Nous traversons une période réactionnaire sur fond de crise du système capitaliste. La défaite de l’URSS, du socialisme d’Europe décuple à un niveau jamais égalé jusqu’ici l’arrogance des classes dominantes et forces politiques rétrogrades de droite et de gauche. Les travailleurs et les forces démocratiques subissent de plein fouet une agression sociale, économique, culturelle et politique sans précédent. Le totalitarisme du libéralisme lamine tous les acquis sociaux et démocratiques des générations précédentes de travailleurs et des peuples. La fascisation de la droite et de la gauche libérale en France fait le lit du fascisme.

Dans cette attaque des classes exploiteuses et des forces politiques à leur service, l’arme du chauvinisme, du tribalisme, de l’intégrisme religieux catholique ou islamique, de l’ethnicisme et du sexisme sert la division des travailleurs et des forces sociales, démocratiques et les affaiblis. Le poison de « l’immigration bouc émissaire », ressassé à chaque problème de banlieue, de toxicomanie, de délinquance, d’insécurité, de licenciement, de terrorisme aboutit à casser l’unité du tissu social au sein des classes exploitées, pour les conduire ensuite les uns après les autres à l’abattoir des intérêts prédateurs du patronat exploiteur.

Karl Marx disait à juste titre: « les ouvriers blancs ne peuvent s’émanciper là où les ouvriers à la peau noire sont marqués au fer rouge » (Le Capital). Les forces sociales et démocratiques en France ont intérêt à faire le bilan de ce qu’a apporté plus de deux décennies de lois racistes répressives contre l’immigration, à faire le point sur ce qu’elles ont gagné après plus de deux décennies de politiques présentant les minorités nationales immigrées comme les bouc émissaires des malheurs sociaux provenant de la crise du capitalisme, de politiques anti-immigré(e)s basées sur la « préférence nationale » et les expulsions.
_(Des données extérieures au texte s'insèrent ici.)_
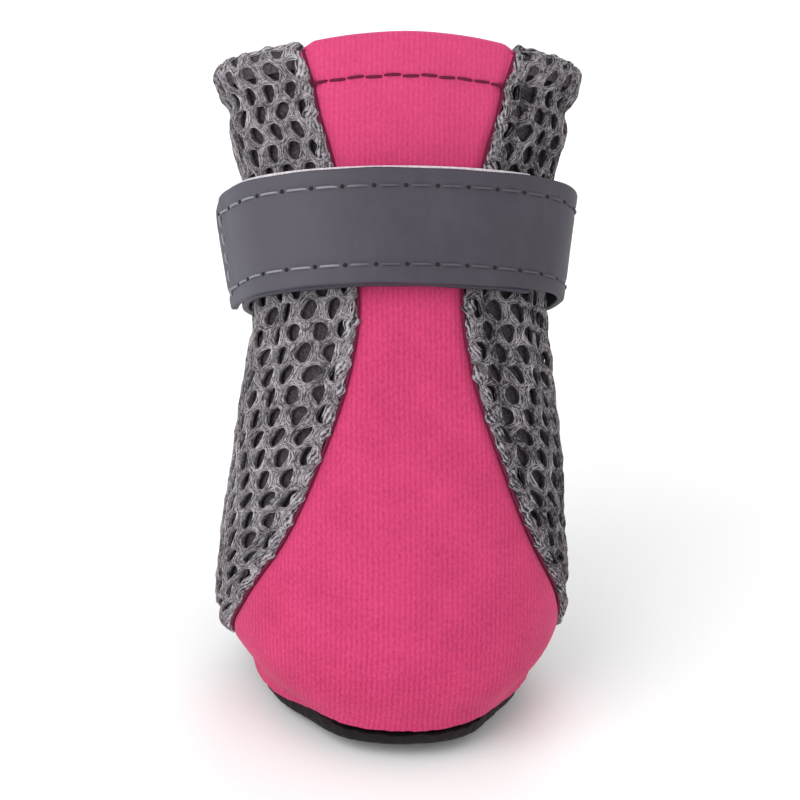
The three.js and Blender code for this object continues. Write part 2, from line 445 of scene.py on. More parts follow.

La lutte des sans papiers a fait objectivement progresser les positions démocratiques, anti-racistes et antifascistes mieux que 20 ans de palabres « humanistes, républicaines assimilationnistes et paternalistes ». Certes, il y a encore beaucoup de chemin à faire; mais la tâche de construction d’un mouvement national pour la régularisation globale des sans papiers ferme sur ses revendications et capable de mobiliser des forces sociales et démocratiques de plus en plus nombreuses, tout en prenant toute sa place dans les luttes d’ensemble des travailleurs et du peuple de France est encore celle de l’heure.

Mars 2025

PS : Ce texte est dédié à nos camarades animateurs avec l’auteur de cette longue marche anti-raciste et antifasciste des sans papiers en France : feus Romain Binazon, Madjiguéne Cissé, Assane Samb.